» **Data shown**:
┄┄┄┄┄┄┄┄┄┄
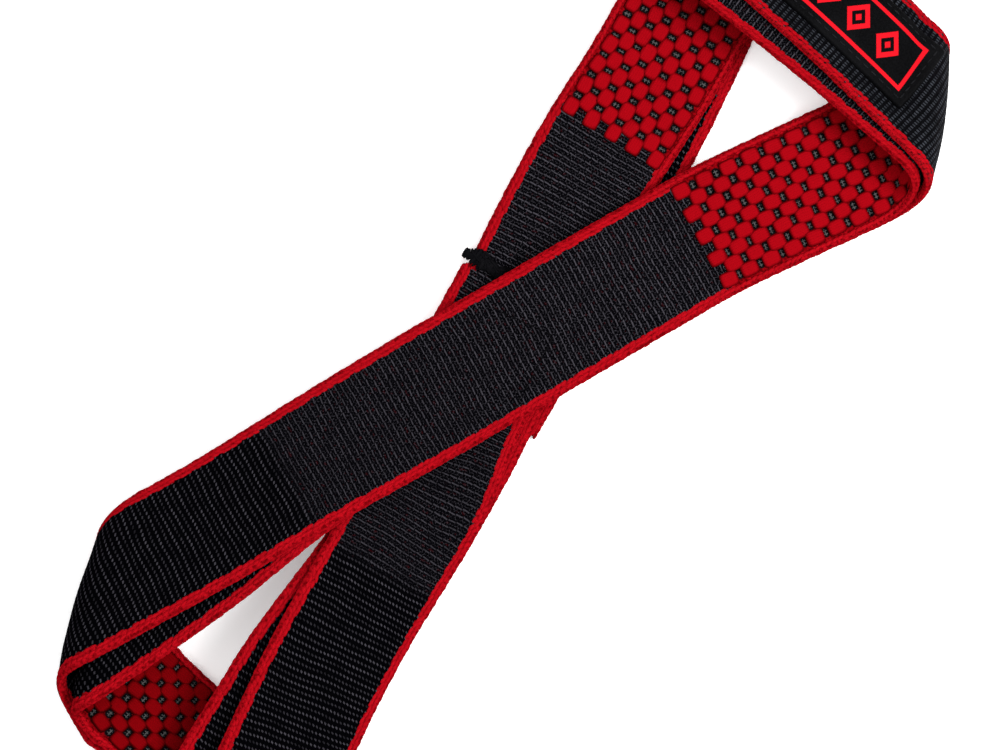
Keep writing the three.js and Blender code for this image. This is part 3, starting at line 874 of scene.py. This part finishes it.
┄┄┄┄┄┄┄┄┄┄
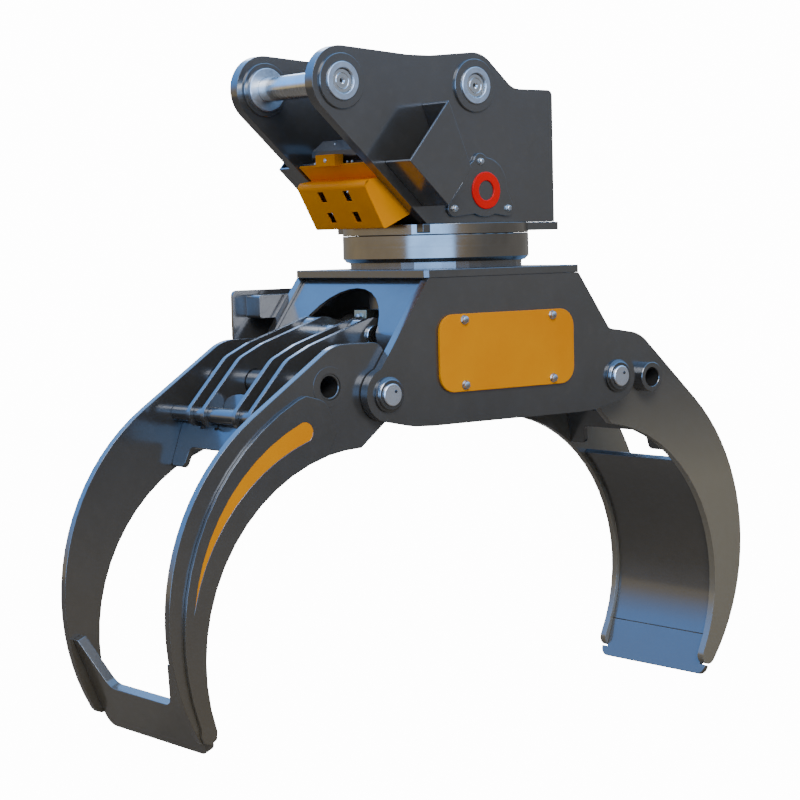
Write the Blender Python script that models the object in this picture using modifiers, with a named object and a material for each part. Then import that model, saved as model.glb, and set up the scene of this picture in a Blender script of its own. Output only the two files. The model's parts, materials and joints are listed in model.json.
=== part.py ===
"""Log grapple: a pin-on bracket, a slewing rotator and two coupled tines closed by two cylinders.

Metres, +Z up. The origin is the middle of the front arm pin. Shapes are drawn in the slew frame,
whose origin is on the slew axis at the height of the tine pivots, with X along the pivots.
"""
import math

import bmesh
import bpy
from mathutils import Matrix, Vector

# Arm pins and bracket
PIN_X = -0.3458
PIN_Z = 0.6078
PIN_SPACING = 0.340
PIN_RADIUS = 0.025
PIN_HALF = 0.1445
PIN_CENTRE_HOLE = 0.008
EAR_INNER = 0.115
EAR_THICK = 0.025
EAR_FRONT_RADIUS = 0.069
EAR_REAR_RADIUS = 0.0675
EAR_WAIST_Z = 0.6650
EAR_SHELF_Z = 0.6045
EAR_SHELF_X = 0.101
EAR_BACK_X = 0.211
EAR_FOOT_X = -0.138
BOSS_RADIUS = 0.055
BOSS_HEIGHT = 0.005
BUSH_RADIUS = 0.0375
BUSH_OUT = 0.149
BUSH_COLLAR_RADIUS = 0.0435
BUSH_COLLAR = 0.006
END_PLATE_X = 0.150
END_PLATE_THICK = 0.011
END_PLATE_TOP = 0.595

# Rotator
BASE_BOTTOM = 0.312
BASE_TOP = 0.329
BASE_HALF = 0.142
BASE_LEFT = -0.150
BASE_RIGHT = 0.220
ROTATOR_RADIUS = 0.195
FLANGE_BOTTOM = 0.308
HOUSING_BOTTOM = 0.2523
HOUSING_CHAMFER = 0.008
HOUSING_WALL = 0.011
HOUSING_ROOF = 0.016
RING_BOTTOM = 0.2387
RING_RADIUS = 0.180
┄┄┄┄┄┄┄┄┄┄
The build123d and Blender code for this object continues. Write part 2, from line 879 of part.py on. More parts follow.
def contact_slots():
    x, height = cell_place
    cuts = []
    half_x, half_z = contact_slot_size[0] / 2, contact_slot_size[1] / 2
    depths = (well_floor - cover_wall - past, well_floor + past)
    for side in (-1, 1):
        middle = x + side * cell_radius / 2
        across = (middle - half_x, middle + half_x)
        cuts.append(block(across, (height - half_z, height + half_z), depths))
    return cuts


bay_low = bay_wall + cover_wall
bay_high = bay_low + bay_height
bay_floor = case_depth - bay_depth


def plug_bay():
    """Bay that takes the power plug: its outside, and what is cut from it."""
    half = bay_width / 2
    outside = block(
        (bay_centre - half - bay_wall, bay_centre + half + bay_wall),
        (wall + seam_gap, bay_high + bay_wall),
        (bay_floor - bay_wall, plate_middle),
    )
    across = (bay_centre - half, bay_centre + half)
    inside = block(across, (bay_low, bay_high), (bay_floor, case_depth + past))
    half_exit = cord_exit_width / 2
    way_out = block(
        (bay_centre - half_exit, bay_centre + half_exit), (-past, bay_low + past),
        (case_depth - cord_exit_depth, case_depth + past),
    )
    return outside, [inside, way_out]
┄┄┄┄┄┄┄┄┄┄
Check each line of the records for "part" and copy the ones that contain it.

» **Finished exercise**:
Keep writing the three.js and Blender code for this image. This is part 3, starting at line 874 of scene.py. This part finishes it.
Write the Blender Python script that models the object in this picture using modifiers, with a named object and a material for each part. Then import that model, saved as model.glb, and set up the scene of this picture in a Blender script of its own. Output only the two files. The model's parts, materials and joints are listed in model.json.
=== part.py ===
The build123d and Blender code for this object continues. Write part 2, from line 879 of part.py on. More parts follow.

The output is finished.